Analysis of patient characteristics found that older age (odds ratio [OR], 1.51; 95% confidence interval [CI], 1.08 to 2.13), longer duration of fever (OR, 1.45; 95% CI, 1.01 to 2.07), blood concentrations of C-reactive protein (OR, 2.31; 95% CI, 1.67 to 3.19), and chest x-ray results (OR,10.62; 95% CI, 5.65 to 19.94 for focal abnormalities; OR, 3.49; 95% CI, 1.59 to 7.64 for diffuse abnormalities) were all associated with the increased likelihood of receiving an antibiotic prescription.
After the researchers adjusted their analysis to account for patient characteristics, diagnostic assessment, and hospital characteristics (hospital type and national healthcare system), they found the rate of antibiotic prescribing for respiratory infections was still highly variable across hospitals and countries, which suggests others factors are involved.
"Even though specific determinants of antibiotic prescription could be identified in the whole population of patients, differences in patient mix, diagnostic assessment, or hospital characteristics could not explain all variability in antibiotic prescription," lead study author Josephine van de Maat, MD, and her co-authors write.

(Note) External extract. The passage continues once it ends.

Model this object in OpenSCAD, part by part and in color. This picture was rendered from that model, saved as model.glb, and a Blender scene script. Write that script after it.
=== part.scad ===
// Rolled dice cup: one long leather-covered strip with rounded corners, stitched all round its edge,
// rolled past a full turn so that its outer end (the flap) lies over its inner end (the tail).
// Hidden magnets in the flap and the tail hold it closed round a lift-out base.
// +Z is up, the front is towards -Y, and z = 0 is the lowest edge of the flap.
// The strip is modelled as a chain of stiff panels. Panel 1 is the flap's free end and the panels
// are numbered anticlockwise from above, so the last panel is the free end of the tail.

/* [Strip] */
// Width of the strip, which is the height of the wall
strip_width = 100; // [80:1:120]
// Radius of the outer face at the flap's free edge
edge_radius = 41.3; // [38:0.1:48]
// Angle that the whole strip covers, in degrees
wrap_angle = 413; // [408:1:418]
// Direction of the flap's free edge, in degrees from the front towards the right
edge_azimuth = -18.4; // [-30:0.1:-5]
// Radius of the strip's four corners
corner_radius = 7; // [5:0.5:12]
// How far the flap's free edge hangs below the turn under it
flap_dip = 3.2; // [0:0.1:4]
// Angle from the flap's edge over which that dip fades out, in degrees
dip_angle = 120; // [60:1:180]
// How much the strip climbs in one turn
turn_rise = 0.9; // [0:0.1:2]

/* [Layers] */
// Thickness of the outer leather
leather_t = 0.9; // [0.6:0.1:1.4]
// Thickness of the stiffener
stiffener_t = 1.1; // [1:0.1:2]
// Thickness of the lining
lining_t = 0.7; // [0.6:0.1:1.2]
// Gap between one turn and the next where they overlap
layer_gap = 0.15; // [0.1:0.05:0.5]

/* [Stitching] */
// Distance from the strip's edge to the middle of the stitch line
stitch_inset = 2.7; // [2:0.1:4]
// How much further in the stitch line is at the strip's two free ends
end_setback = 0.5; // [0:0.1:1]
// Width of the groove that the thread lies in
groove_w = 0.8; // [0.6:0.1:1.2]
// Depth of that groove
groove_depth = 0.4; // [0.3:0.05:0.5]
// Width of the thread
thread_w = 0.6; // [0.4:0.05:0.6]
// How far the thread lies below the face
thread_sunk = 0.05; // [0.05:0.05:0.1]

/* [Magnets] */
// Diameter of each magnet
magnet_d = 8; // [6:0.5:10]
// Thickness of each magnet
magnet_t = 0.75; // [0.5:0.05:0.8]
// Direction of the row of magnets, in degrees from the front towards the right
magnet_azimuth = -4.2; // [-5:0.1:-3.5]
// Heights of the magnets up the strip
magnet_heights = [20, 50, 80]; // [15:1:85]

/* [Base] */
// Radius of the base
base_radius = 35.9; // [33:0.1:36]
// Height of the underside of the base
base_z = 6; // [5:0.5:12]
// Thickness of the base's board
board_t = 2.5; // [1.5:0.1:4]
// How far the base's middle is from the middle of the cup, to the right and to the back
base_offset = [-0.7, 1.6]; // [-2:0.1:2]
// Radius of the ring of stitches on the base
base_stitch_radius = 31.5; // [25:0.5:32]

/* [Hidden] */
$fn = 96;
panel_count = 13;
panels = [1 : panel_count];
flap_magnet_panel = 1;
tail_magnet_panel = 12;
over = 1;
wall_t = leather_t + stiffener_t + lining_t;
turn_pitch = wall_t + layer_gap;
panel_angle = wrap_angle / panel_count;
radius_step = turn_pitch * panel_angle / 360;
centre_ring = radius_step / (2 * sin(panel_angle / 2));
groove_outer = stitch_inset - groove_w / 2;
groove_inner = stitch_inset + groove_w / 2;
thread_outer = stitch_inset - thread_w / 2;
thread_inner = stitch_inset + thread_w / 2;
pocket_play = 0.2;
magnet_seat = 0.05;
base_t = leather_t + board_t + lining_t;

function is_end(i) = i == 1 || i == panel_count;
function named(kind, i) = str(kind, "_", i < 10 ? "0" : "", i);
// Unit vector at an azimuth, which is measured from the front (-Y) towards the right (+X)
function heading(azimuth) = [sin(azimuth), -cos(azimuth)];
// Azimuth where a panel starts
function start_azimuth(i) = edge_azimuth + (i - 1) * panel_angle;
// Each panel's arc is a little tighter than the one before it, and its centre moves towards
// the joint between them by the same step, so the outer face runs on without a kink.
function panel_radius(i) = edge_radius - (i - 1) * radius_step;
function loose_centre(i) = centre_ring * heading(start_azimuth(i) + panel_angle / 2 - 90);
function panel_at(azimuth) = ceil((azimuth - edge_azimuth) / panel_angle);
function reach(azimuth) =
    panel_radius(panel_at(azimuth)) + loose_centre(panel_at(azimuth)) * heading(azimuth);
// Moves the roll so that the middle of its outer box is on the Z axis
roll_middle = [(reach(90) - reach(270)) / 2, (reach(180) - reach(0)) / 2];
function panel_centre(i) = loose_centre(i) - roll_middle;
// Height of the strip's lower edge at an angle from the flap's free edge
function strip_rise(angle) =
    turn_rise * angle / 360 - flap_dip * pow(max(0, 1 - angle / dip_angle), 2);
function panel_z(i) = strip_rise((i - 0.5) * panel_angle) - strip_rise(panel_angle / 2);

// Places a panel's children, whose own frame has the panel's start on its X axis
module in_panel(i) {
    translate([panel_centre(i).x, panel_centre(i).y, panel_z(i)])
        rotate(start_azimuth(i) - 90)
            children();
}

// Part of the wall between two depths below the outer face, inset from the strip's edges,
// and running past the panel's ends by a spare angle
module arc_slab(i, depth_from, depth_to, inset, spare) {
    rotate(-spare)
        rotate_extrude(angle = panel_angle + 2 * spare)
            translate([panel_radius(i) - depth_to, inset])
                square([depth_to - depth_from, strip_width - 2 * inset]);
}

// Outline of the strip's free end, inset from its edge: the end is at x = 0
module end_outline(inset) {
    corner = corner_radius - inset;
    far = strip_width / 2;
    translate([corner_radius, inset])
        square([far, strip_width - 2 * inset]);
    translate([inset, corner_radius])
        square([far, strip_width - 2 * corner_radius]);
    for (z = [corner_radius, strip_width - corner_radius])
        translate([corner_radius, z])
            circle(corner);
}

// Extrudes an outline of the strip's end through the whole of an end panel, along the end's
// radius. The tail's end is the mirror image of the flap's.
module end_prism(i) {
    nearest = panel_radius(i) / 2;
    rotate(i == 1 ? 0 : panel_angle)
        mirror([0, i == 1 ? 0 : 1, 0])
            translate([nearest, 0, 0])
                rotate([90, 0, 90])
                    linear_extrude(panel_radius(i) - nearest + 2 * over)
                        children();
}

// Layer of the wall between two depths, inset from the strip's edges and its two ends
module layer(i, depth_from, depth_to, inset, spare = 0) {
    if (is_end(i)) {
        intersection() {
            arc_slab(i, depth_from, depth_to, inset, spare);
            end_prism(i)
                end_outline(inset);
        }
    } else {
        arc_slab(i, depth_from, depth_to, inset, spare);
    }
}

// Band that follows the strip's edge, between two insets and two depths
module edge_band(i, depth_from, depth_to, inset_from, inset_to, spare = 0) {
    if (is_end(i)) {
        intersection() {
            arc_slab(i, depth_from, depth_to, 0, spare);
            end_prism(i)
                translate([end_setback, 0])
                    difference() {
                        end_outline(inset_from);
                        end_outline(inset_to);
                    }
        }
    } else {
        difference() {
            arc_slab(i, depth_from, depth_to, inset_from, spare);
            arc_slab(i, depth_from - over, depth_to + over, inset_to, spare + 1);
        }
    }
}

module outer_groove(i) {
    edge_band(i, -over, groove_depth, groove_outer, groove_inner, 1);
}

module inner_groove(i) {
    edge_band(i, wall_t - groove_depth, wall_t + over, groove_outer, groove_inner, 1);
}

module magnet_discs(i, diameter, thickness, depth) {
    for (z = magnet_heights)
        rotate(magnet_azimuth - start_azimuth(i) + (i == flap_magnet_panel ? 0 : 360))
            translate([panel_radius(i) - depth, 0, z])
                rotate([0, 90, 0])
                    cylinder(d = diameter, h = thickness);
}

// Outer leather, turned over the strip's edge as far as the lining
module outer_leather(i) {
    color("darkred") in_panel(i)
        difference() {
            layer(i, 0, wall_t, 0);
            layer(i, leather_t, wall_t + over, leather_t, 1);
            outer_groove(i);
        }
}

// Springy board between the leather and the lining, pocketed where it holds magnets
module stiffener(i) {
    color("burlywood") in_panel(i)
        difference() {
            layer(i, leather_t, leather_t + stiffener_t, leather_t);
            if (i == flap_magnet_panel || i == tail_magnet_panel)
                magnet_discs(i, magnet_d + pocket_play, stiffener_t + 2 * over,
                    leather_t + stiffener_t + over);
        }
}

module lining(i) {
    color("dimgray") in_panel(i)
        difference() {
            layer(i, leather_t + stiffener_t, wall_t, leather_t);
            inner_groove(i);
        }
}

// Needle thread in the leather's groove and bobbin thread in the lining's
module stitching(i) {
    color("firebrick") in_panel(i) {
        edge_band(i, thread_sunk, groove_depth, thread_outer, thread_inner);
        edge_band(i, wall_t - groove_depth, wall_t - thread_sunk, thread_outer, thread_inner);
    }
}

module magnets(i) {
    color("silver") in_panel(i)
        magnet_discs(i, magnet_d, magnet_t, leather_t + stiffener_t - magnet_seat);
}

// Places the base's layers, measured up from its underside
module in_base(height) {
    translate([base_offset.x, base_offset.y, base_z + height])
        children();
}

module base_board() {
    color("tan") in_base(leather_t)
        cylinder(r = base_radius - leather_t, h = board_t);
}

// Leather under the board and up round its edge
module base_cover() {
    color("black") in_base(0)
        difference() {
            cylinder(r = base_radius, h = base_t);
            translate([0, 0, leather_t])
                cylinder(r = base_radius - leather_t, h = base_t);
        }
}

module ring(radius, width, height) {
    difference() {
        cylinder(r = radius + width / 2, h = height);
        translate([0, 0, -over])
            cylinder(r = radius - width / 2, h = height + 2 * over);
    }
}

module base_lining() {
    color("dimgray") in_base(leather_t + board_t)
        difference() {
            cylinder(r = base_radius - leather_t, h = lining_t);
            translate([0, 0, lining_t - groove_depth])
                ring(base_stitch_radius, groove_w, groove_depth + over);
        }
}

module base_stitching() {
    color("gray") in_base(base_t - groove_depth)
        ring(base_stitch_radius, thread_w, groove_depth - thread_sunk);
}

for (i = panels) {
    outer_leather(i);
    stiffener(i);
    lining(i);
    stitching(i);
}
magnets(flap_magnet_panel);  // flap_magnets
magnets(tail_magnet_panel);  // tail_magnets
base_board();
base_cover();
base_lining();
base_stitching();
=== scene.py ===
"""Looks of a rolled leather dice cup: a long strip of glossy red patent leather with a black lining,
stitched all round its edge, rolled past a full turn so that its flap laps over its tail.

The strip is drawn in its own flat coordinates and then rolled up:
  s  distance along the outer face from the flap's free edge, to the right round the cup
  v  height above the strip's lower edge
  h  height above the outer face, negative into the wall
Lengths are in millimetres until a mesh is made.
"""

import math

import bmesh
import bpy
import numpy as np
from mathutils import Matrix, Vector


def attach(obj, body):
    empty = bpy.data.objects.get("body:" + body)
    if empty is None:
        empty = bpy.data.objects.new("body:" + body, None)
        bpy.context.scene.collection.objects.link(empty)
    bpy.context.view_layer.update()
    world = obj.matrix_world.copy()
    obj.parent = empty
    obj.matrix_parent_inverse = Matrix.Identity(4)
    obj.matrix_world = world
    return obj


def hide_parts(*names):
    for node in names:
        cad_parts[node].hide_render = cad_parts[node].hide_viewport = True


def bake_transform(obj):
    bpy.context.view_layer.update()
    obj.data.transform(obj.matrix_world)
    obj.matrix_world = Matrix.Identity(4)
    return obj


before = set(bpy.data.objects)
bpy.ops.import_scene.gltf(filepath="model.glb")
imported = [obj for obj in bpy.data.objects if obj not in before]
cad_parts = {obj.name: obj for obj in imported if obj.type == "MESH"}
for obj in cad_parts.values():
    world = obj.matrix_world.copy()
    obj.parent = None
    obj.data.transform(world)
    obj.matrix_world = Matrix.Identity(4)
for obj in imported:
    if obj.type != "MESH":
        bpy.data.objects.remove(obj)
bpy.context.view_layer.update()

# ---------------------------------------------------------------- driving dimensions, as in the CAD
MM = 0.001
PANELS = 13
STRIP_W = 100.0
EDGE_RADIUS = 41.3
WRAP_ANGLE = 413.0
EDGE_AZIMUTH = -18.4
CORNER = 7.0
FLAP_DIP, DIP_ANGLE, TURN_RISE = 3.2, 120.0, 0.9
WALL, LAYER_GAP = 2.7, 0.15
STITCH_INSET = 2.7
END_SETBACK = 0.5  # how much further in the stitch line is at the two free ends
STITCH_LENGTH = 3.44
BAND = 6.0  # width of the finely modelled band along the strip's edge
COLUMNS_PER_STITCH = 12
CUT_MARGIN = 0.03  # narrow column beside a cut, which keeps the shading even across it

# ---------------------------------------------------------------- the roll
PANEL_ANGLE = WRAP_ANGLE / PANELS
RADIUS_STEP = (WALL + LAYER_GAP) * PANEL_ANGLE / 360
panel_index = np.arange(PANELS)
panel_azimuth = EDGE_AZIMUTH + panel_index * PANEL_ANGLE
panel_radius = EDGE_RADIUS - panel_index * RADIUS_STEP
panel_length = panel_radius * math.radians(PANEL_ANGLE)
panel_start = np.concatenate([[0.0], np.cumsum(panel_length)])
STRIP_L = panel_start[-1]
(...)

What could explain the variability? As van de Maat and her colleagues explain, even though most respiratory infections are viral in nature and don't require antibiotics, bacterial causes can't be ruled out. But since there is no gold standard for diagnosing bacterial respiratory tract infections, diagnostic uncertainty could influence the decision to prescribe an antibiotic.
And as Elise Launay, MD, and Christele Gras Le Guen, MD, PhD, of Centre Hospitalier Universitaire de Nantes in France, explain in an accompanying commentary, that diagnostic uncertainty could play a bigger role in hospitals in Turkey, where estimated mortality for bacterial pneumonia in children under 5 is significantly higher than it is in western European countries.

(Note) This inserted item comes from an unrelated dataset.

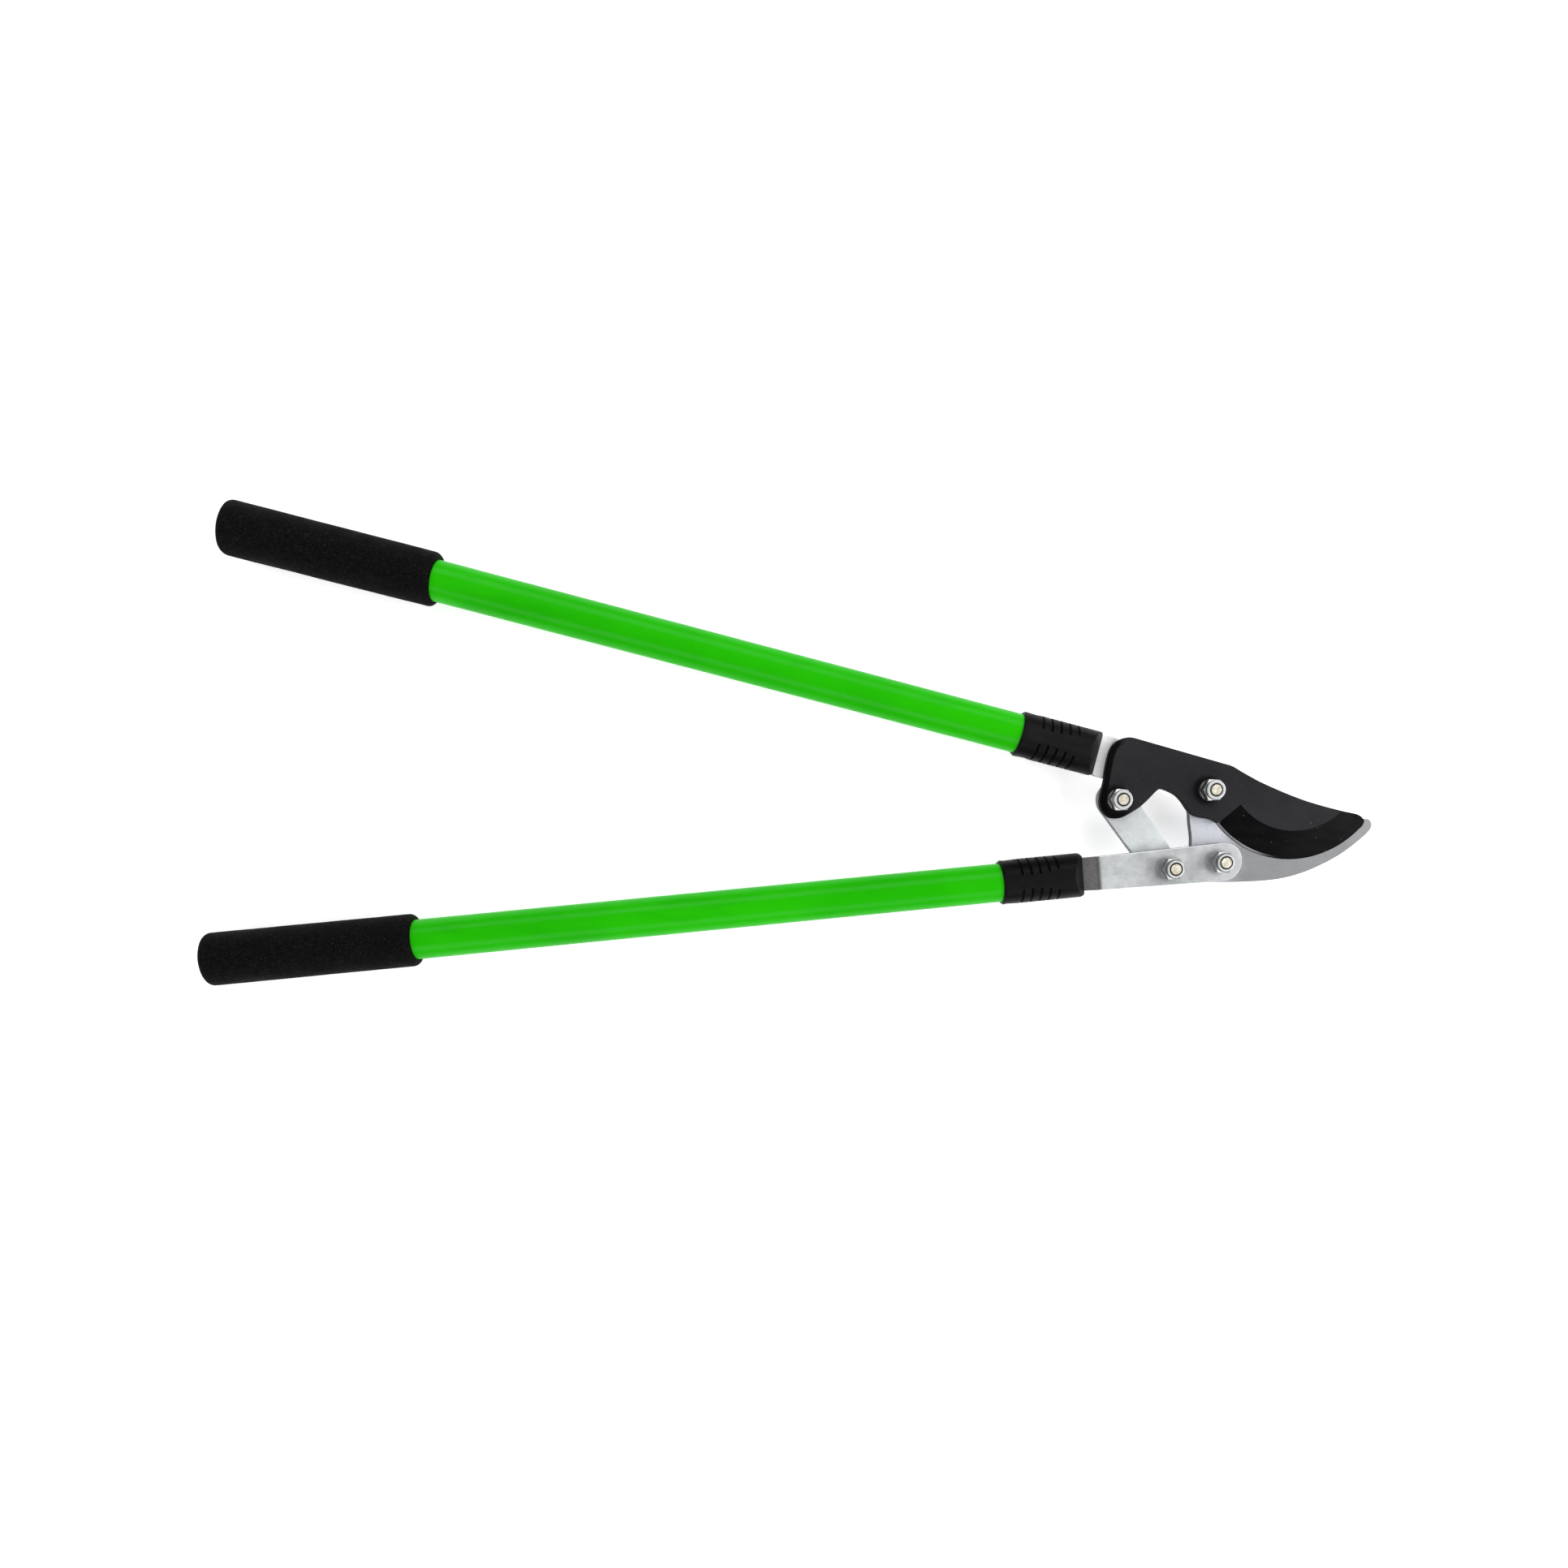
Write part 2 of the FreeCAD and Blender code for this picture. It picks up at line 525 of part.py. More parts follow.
save("cutting_blade", cutting_blade())
save("hook_blade", hook_blade())
save("link_plate", link_plate())
save("upper_tang", upper_tang())
save("lower_tang", lower_tang())
for side, up in (("upper", True), ("lower", False)):
    save(side + "_tube", tube(up))
    save(side + "_grip", grip(up))
    save(side + "_sleeve", sleeve(up))
    save(side + "_end_plug", end_plug(up))
    save(side + "_tang_insert", tang_insert(up))
    save(side + "_cross_pin", cross_pin(up))

Z_LOW = Z2 - 0.05 - WASHER_T        # washers of the two pivots that ride on the lower tang
for name, p, zw, phase, split in (
        ("main_pivot", P1, Z3 - WASHER_T, 4.4, -70.0),
        ("link_pivot", P2, Z3 - WASHER_T, 2.0, 84.0),
        ("hook_pivot", P3, Z_LOW, 1.0, -40.0),
        ("handle_pivot", P4, Z_LOW, 6.0, 60.0)):
    save(name + "_bolt", bolt(p, zw - HEAD_H, phase))
    save(name + "_flat_washer", flat_washer(p, zw))
    save(name + "_spring_washer", spring_washer(p, split))
    save(name + "_lock_nut", nut(p, phase, NUT_COLLAR_R_LOW if zw == Z_LOW else NUT_COLLAR_R))
    save(name + "_nylon_ring", nylon_ring(p))
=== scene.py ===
import json
import math

import bmesh
import bpy
from mathutils import Matrix, Vector, noise


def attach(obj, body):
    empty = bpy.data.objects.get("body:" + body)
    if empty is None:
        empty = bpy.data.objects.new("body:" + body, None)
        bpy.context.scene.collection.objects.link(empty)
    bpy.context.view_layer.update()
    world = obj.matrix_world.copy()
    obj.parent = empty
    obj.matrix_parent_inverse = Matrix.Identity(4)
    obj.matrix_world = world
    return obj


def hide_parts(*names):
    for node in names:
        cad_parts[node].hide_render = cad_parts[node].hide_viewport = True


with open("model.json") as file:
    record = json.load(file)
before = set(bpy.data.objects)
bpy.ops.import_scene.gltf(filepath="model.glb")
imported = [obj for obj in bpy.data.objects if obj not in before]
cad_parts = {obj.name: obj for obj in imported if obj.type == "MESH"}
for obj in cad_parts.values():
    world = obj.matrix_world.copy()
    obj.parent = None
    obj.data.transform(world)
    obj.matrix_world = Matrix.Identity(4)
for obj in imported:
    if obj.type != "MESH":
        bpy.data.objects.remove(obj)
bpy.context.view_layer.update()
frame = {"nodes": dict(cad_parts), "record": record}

N = frame["nodes"]
BODY = {n: b for b, ns in frame["record"]["behaviour"]["bodies"].items() for n in ns}

# ------------------------------------------------------------------ sizes, metres, as in the CAD model
HALF = math.radians(9.616)
AXIS_Z = 0.01645
UP_OFF, UP_END = 0.00456, -0.07665
LO_OFF, LO_END = -0.047255, -0.08665
SLEEVE_LEN, TUBE_VIS = 0.0542, 0.3706
TUBE_R, SLEEVE_R = 0.0125, 0.0144
END_ROUND, RIM_ROUND, END_WALL = 0.0040, 0.0036, 0.006
EDGE_C = (0.05594, 0.02488)
EDGE_R, BEVEL_R, MICRO_W = 0.06575, 0.0469, 0.00135


def handle_matrix(upper):
    """Handle frame (x = station from the main pivot's foot, z = 0 on the axis) to the row frame."""
    ang, off = (-HALF, UP_OFF) if upper else (HALF, LO_OFF)
    return Matrix.Rotation(ang, 4, "Z") @ Matrix.Translation((0, off, AXIS_Z))


# ------------------------------------------------------------------ camera
cam_data = bpy.data.cameras.new("camera")
cam = bpy.data.objects.new("camera", cam_data)
bpy.context.scene.collection.objects.link(cam)
rot = Matrix(((0.994928, -0.070683, -0.071567), (0.076455, 0.993744, 0.081414), (0.065365, -0.086472, 0.994108)))
cam.matrix_world = Matrix.Translation((-0.289517, -0.035236, 0.616156)) @ rot.to_4x4()
cam_data.sensor_width = 36.0
cam_data.lens = 1159.11 * 36.0 / 1932.0
cam_data.shift_x = (966.0 - 1011.065) / 1932.0
cam_data.shift_y = (1099.022 - 966.0) / 1932.0
cam_data.clip_start, cam_data.clip_end = 0.02, 20.0
bpy.context.scene.camera = cam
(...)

"When in doubt, clinicians generally might prescribe antibiotics, thinking that the treatment would be less harmful than missing a severe bacterial infection," they write. "Pneumonia is a good example of a doubtful situation that could explain why children with lower respiratory tract infections showed the most variation in antibiotic prescription frequency."
But, they note, that wouldn't explain why the prescribing rates for lower respiratory tract infections in hospitals were also high in countries like the United Kingdom and Italy, where mortality rates for pediatric bacterial pneumonia are lower.
Whatever the reasons, van de Maat and her colleagues suggest that identifying the source of the problem is critical for stewardship efforts across the continent.
"To ensure successful antibiotic stewardship initiatives in Europe aimed at reducing unnecessary prescription of antibiotics, variability of prescription across hospitals should be considered, drivers of suboptimal antibiotic prescription at the local level need to be identified, and European guidelines need to be devised," they write.